— START —

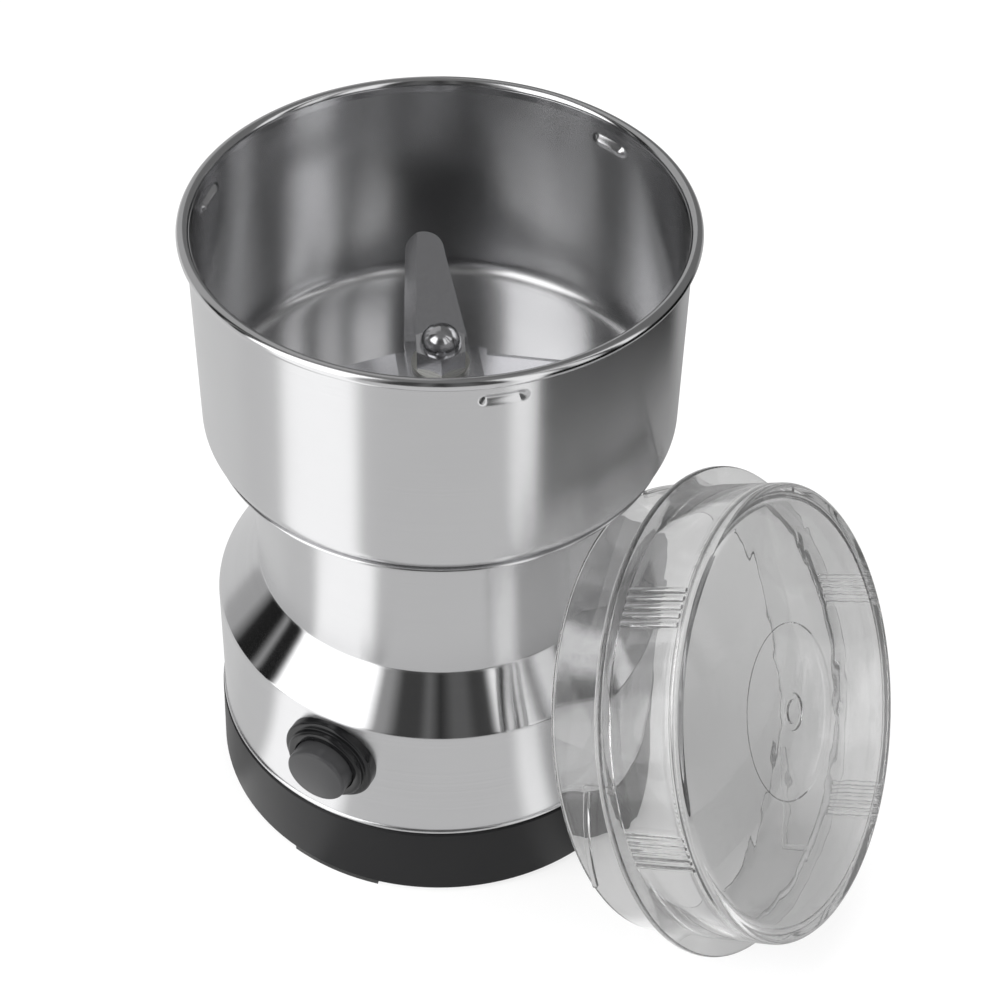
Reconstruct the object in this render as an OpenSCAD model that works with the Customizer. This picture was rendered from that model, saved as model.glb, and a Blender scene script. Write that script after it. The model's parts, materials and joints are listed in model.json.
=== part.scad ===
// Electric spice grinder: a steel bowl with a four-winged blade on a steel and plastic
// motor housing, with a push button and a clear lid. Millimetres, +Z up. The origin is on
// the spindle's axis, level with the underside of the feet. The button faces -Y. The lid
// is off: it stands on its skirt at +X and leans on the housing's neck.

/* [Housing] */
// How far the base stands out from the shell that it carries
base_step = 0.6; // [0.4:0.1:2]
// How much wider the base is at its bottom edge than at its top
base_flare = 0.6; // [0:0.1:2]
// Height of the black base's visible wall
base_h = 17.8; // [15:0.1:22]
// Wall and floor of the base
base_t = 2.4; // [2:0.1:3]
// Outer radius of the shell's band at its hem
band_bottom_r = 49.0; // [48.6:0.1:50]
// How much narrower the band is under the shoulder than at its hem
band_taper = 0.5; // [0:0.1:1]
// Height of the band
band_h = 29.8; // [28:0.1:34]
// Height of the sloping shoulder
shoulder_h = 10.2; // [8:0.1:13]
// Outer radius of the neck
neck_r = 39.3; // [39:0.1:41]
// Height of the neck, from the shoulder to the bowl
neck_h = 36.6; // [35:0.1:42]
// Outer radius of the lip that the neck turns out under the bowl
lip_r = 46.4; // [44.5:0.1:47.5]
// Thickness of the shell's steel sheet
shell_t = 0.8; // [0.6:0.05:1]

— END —
— START —

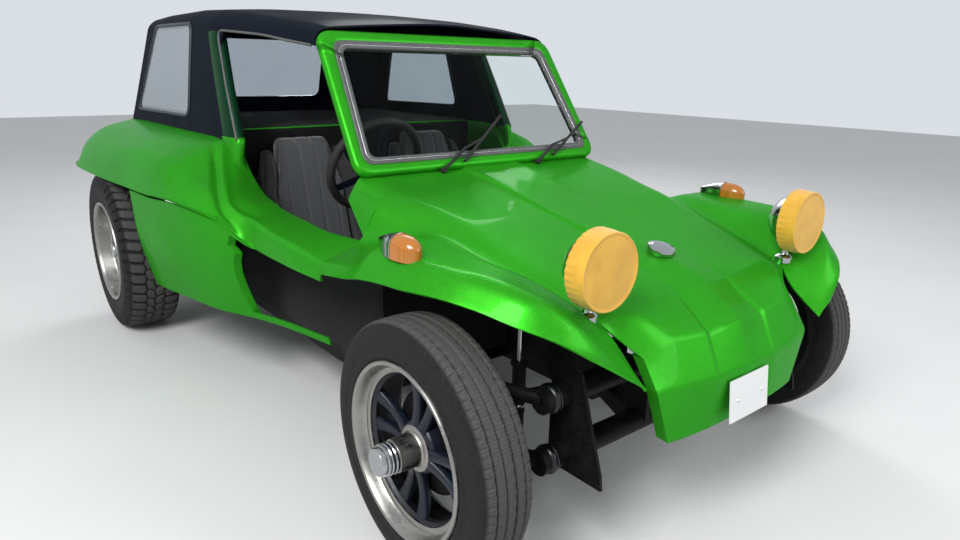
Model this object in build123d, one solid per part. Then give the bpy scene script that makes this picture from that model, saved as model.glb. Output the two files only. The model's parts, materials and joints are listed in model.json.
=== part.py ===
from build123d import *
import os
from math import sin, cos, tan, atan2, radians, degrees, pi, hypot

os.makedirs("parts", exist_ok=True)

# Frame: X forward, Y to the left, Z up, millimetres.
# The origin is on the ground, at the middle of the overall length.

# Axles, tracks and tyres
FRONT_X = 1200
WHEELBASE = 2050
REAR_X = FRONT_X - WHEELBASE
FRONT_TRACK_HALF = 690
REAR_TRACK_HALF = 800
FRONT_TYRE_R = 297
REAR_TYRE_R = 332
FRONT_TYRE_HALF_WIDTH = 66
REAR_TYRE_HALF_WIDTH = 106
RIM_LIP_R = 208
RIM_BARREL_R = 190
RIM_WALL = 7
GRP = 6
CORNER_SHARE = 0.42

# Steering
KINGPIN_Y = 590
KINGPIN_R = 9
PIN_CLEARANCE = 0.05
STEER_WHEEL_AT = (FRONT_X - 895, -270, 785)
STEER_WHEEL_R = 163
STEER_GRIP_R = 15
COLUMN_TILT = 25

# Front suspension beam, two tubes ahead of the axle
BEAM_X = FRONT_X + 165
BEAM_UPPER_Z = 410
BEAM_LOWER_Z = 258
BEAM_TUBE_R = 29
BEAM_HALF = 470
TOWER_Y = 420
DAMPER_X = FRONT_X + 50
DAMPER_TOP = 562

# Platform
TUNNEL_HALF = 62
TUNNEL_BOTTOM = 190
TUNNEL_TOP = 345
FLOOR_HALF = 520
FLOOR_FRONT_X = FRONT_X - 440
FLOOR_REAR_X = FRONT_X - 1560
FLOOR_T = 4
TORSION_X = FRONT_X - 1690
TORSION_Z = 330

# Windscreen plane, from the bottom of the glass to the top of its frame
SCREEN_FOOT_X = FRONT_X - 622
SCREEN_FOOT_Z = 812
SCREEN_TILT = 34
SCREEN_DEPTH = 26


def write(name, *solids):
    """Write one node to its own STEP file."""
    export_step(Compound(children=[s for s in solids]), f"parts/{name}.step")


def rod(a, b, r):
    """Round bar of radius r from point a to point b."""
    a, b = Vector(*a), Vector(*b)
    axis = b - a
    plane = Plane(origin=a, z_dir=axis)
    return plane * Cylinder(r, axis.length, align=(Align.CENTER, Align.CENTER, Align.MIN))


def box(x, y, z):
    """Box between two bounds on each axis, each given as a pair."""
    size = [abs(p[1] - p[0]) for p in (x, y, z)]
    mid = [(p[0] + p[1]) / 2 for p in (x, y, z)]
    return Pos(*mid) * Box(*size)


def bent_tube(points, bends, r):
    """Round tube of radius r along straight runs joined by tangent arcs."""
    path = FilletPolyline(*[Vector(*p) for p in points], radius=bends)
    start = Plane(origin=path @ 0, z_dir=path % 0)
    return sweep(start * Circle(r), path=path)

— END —
— START —

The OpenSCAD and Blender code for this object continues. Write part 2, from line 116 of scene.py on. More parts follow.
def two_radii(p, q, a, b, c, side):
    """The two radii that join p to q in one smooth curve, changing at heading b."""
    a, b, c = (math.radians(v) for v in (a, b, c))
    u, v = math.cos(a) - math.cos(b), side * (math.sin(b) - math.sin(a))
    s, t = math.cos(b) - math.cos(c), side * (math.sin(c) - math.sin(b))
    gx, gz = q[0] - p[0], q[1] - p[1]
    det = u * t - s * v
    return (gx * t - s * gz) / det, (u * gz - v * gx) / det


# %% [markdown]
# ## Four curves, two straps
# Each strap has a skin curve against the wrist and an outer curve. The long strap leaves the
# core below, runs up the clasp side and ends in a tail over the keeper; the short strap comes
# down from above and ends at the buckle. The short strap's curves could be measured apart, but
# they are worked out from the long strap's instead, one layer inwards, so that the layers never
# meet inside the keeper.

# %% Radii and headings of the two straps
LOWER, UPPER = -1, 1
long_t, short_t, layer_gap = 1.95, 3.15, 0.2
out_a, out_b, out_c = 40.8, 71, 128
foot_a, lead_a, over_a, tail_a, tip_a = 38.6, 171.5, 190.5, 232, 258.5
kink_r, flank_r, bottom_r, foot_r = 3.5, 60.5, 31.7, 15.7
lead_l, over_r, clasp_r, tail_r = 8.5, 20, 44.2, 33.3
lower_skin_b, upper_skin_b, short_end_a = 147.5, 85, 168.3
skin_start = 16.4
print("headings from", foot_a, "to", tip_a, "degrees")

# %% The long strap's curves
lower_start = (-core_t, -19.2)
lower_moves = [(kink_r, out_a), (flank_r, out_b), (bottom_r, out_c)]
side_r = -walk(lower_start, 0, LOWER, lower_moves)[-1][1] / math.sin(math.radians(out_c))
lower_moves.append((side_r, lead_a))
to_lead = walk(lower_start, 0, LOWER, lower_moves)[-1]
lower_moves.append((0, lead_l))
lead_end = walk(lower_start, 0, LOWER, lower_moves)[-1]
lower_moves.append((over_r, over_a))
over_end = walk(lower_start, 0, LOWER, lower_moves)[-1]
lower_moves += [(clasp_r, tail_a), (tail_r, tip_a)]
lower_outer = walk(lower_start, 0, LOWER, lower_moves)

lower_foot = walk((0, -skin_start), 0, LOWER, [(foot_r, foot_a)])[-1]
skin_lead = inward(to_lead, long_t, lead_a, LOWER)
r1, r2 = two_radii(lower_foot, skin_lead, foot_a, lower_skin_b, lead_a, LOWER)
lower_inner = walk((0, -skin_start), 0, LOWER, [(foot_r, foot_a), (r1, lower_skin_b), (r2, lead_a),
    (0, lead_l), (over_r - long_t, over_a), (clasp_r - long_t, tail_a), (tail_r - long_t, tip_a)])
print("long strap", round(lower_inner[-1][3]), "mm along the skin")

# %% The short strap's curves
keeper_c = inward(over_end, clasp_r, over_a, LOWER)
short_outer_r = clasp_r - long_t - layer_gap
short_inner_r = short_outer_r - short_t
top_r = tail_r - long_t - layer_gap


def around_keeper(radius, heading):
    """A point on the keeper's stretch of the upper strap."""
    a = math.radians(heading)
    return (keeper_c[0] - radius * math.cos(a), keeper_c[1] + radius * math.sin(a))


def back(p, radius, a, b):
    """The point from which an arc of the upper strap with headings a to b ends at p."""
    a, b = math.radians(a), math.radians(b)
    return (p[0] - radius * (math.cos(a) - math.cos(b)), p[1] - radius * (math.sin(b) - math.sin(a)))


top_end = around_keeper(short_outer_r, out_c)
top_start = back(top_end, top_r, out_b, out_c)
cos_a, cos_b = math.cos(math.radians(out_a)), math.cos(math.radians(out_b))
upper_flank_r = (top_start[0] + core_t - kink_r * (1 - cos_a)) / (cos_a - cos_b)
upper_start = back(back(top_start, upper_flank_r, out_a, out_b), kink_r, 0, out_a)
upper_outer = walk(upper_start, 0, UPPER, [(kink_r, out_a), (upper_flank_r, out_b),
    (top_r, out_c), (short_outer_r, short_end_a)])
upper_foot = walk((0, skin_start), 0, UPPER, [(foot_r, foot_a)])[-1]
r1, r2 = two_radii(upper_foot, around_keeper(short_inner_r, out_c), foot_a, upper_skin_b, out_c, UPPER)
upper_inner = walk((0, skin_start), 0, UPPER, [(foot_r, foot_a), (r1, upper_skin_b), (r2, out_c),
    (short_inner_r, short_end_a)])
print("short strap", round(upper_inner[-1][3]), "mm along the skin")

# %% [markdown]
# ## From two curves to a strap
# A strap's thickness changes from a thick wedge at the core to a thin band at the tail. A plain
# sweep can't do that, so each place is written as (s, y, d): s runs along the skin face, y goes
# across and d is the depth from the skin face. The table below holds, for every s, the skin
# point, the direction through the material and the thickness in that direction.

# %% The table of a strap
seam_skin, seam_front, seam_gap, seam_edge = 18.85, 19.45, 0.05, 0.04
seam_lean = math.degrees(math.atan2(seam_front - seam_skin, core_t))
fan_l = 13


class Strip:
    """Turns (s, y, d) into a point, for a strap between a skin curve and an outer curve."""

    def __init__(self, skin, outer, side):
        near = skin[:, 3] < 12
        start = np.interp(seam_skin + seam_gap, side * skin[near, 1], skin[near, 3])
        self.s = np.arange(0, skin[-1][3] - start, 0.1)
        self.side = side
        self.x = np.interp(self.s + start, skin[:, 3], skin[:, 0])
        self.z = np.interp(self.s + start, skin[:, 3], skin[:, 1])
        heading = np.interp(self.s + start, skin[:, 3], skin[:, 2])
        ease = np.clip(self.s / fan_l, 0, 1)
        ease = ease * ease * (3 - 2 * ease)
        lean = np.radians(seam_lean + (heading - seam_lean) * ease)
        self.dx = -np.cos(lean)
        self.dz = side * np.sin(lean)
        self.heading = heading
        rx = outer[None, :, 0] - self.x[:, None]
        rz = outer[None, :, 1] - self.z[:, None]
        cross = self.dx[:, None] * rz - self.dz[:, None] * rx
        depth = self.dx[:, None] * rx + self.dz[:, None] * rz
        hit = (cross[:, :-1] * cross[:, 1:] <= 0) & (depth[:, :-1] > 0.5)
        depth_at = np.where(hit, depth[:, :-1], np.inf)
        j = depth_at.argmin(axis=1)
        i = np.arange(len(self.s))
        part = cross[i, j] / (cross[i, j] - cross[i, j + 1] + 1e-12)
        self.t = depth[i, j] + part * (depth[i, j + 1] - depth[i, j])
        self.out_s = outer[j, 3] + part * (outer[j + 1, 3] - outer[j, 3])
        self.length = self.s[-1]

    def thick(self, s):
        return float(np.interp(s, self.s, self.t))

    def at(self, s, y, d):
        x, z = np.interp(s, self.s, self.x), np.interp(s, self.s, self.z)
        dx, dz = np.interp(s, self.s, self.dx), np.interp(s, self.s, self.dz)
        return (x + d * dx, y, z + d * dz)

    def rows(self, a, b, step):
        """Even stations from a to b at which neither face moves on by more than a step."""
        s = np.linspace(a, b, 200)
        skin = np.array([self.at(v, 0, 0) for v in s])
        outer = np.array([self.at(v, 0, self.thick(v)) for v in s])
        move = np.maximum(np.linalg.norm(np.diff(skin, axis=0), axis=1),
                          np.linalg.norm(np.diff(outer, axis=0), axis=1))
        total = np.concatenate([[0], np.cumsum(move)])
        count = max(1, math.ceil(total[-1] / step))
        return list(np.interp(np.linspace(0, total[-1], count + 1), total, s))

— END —

-- Set problem --
The lines to transcribe begin at the line with "Reconstruct the object" and end at the line with "shell_t = 0.8; // [0.6:0.05:1]"; copy them exactly, both ends included.

-- The result --
Reconstruct the object in this render as an OpenSCAD model that works with the Customizer. This picture was rendered from that model, saved as model.glb, and a Blender scene script. Write that script after it. The model's parts, materials and joints are listed in model.json.
=== part.scad ===
// Electric spice grinder: a steel bowl with a four-winged blade on a steel and plastic
// motor housing, with a push button and a clear lid. Millimetres, +Z up. The origin is on
// the spindle's axis, level with the underside of the feet. The button faces -Y. The lid
// is off: it stands on its skirt at +X and leans on the housing's neck.

/* [Housing] */
// How far the base stands out from the shell that it carries
base_step = 0.6; // [0.4:0.1:2]
// How much wider the base is at its bottom edge than at its top
base_flare = 0.6; // [0:0.1:2]
// Height of the black base's visible wall
base_h = 17.8; // [15:0.1:22]
// Wall and floor of the base
base_t = 2.4; // [2:0.1:3]
// Outer radius of the shell's band at its hem
band_bottom_r = 49.0; // [48.6:0.1:50]
// How much narrower the band is under the shoulder than at its hem
band_taper = 0.5; // [0:0.1:1]
// Height of the band
band_h = 29.8; // [28:0.1:34]
// Height of the sloping shoulder
shoulder_h = 10.2; // [8:0.1:13]
// Outer radius of the neck
neck_r = 39.3; // [39:0.1:41]
// Height of the neck, from the shoulder to the bowl
neck_h = 36.6; // [35:0.1:42]
// Outer radius of the lip that the neck turns out under the bowl
lip_r = 46.4; // [44.5:0.1:47.5]
// Thickness of the shell's steel sheet
shell_t = 0.8; // [0.6:0.05:1]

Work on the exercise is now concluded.